Tricky times ahead for SA batsmen
Key requirements: able to score centuries once in a while.
Failing that‚ the balls to bat out at least a session.
If selection convenor Linda Zondi or coach Ottis Gibson could place an advertisement in the help wanted section of the newspapers going into South Africa’s new season‚ it would read something like that.
Vacancies exist in those key batting departments‚ and while the deficiencies are unlikely to be exposed in the two Tests South Africa will play against Bangladesh this month they will face more searching examinations against India and Australia later in the summer.
But cricket-minded types haven’t resorted to the classified columns of newspapers since August 1882‚ when The Sporting Times published a mock obituary for English cricket after their team were beaten by Australia.
Instead‚ Zondi and Gibson will have to rely on more conventional methods to plug the gaps that loomed large during the Test series in England in July and August.
Dean Elgar was South Africa’s sole centurion despite the visitors banking 13 half-centuries‚ and not once did they escape a session without losing a wicket.
How much that matters is debatable: England had only two centuries and 14 half-centuries. Balls faced by all batsmen over the course of the series?
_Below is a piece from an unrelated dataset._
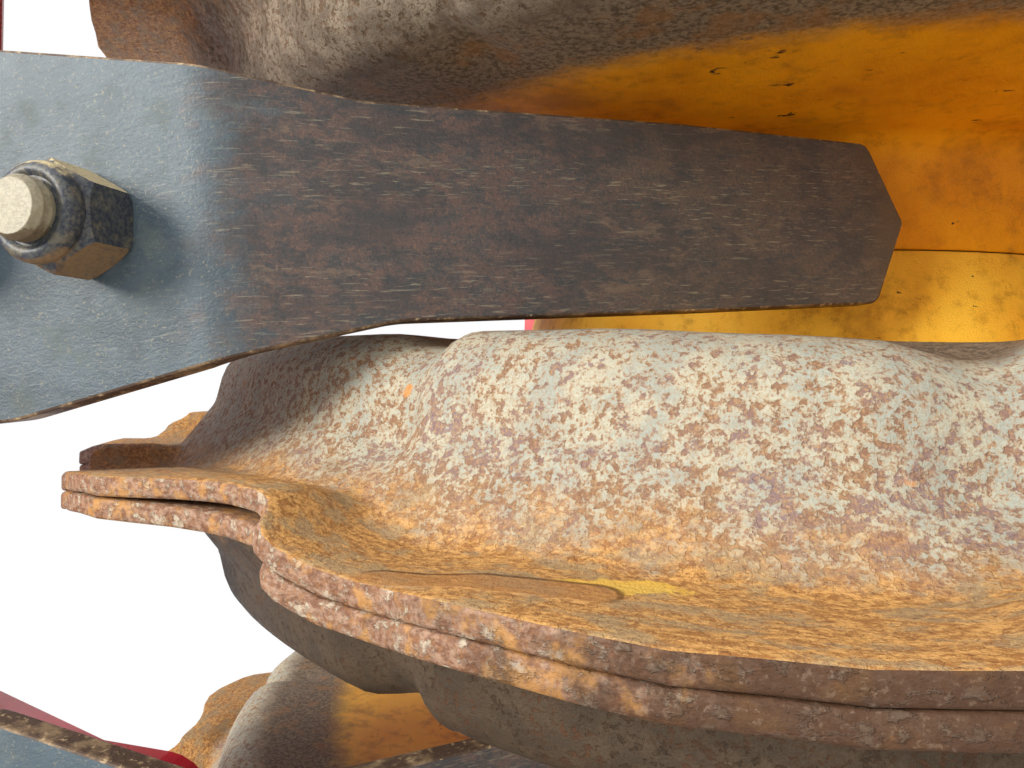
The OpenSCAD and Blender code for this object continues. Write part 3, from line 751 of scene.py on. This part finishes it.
nut_finish = dust_and_shade_steel("nut_black_oxide", (0.022, 0.028, 0.045), (0.075, 0.080, 0.078), (0.56, 0.47, 0.28),
                         (0.25, 0.16, 0.08), 0.58)
bolt_finish = dust_and_shade_steel("bolt_plated", (0.27, 0.245, 0.175), (0.35, 0.31, 0.215), (0.30, 0.27, 0.20),
                          (0.16, 0.12, 0.07), 0.45)
print("fastener materials:", nut_finish.name, bolt_finish.name)

# %% [markdown]
# Each joint takes a nut and the bolt's end on one side, and a washer and the head on the
# other. One helper puts such a set at a place whose Z axis is the bolt's, with its grip.


# %% Bolt sets on the scrapers and the bearing housings
def joined(*parts):
    """The given (form, place) pairs as one bmesh."""
    made = bmesh.new()
    for form, place in parts:
        mesh = bpy.data.meshes.new("part")
        form.to_mesh(mesh)
        mesh.transform(place)
        made.from_mesh(mesh)
        bpy.data.meshes.remove(mesh)
    return made


def bolt_set(name, place, grip, spin):
    """Nut and bolt end at the origin of place, washer and head a grip behind it."""
    turn_nut = Matrix.Rotation(spin, 4, "Z")
    behind = Matrix.Translation((0, 0, -grip)) @ Matrix.Rotation(math.pi, 4, "X")
    past_washer = Matrix.Translation((0, 0, WASHER_T * MM))
    pair = joined((nut, place @ turn_nut), (washer, place @ behind),
                  (head, place @ behind @ past_washer @ turn_nut))
    piece(name + "_nut", pair, Matrix.Identity(4), "frame", (nut_finish,))
    pair.free()
    piece(name + "_end", bolt_end, place, "frame", (bolt_finish,))


FACE_OUT = Matrix.Rotation(math.pi / 2, 4, "X")
for k in range(1, RING_COUNT):
    for row in (0, 1):
        at = bolt_place(k) @ Matrix.Translation((row * BOLT_PITCH, 0, 0)) @ FACE_OUT
        bolt_set(f"scraper_bolt_{k}_{row + 1}", at, BLADE_T + LUG_T,
                 0.9 * row + 0.4 * (k - 4) + 0.05)
HOUSING_T, ARM_T, HOUSING_PITCH = 14 * MM, 15 * MM, 108 * MM
for side, end in ((-1, "left"), (1, "right")):
    low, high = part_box(f"arm_{end}")
    outer = (high.x if side > 0 else -low.x) + HOUSING_T
    for i, (rise, rear) in enumerate(((1, 1), (1, -1), (-1, -1), (-1, 1))):
        hole = Vector((side * outer, rear * HOUSING_PITCH / 2, rise * HOUSING_PITCH / 2))
        at = Matrix.Translation(AXLE + hole)
        bolt_set(f"housing_bolt_{end}_{i + 1}", at @ Matrix.Rotation(side * math.pi / 2, 4, "Y"),
                 HOUSING_T + ARM_T, 0.35 * i)
print("bolt sets:", 2 * (RING_COUNT - 1) + 8)

# %% [markdown]
# The frame is welded. A weld bead is a thin bar with a small swelling at each stroke of the
# welder, so one is swept along a straight line and its points are moved in and out a little.
# A bearing housing also has a grease nipple on its boss.


# %% Weld beads and grease nipples
BEAD_STEP, BEAD_STROKE, BEAD_SWELL = 1.3 * MM, 4.2 * MM, 0.12


def ripple_bead(length, radius):
    bm = bmesh.new()
    bmesh.ops.create_circle(bm, segments=8, radius=radius)
    bmesh.ops.rotate(bm, verts=bm.verts, cent=(0, 0, 0), matrix=Matrix.Rotation(math.pi / 2, 3, "Y"))
    steps = max(8, round(length / BEAD_STEP))
    bmesh.ops.spin(bm, geom=bm.verts[:] + bm.edges[:], cent=(0, 0, 0), axis=(1, 0, 0), angle=0,
                   dvec=(length / steps, 0, 0), steps=steps)
    bmesh.ops.edgeloop_fill(bm, edges=[e for e in bm.edges if len(e.link_faces) == 1])
    for v in bm.verts:
        from_end = min(v.co.x, length - v.co.x)
        stroke = math.cos(math.tau * v.co.x / BEAD_STROKE)
        swell = (1 + BEAD_SWELL * stroke) * between(from_end, -radius, radius)
        v.co.y *= swell
        v.co.z *= swell
    bmesh.ops.recalc_face_normals(bm, faces=bm.faces)
    for face in bm.faces:
        face.smooth = True
    return bm


def weld_beads(name, place, corners, radius, closed=False):
    """Beads from corner to corner, in the frame of place."""
    points = [Vector(c) for c in corners]
    runs = list(zip(points, points[1:] + points[:1] if closed else points[1:]))
    parts = []
    for a, b in runs:
        turn = Vector((1, 0, 0)).rotation_difference(b - a).to_matrix().to_4x4()
        parts.append((ripple_bead((b - a).length, radius), place @ Matrix.Translation(a) @ turn))
    made = joined(*parts)
    piece(name, made, Matrix.Identity(4), "frame", (weld_finish,))
    made.free()
    for bm, _ in parts:
        bm.free()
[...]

England 3912‚ South Africa 3687.
So‚ what made the difference?
The answer lay on the other side of the equation‚ according to someone who knows a few things about scoring centuries and batting time.
“It seemed like the wickets didn’t suit batsmen on either side; conditions weren’t that conducive for them‚” former Test opener Jimmy Cook‚ who scored 64 centuries and 87 half-centuries in his 475 innings in first-class cricket‚ said on Wednesday.
“But if you’re going to play only three seamers the pitches are going to have to be like that and the batsmen are going to struggle.”
Considering two of South Africa’s opponents this summer are from the subcontinent‚ and that the temptation to exact retribution for the diabolical pitches prepared in India for South Africa’s series there in November 2015 will be strong‚ expect that trend to continue.
Cook also saw a complication in the happy news that AB de Villiers has made himself available in all three formats from the start of India’s tour.
“When AB comes back someone is going to have to sit out‚ and it’s going to be tricky‚” Cook said. “Who will that be?
“It’s great that he’s going to be back‚ but it would have been better if he was playing from the start.
“Now‚ someone who plays as a batsman against Bangladesh is not going to play against India.”
De Villiers has not appeared in a Test since January last year‚ and South Africa have played 15 without him.
They have totalled 400 or more only four times in 24 completed innings‚ and been dismissed for fewer than 250 in six others. Will De Villiers’ return help improve that record?
It’s up to him to answer that question‚ but he didn’t score a century in his last 14 Test innings and recorded four ducks in the process — three in succession in his most recent trips to the crease.
Since his last Test De Villiers has played 30 one-day games and 46 T20s of various levels‚ none of which will have done his preparation for the resumption of his test career much good.
But he remains AB de Villiers‚ a freak of the first water‚ a player who defies analysis and sometimes even the laws of physics.
He scores test centuries more frequently than once in while — 21 in 176 innings — and South Africa’s opponents tend to be deep in trouble if he bats for a session or more.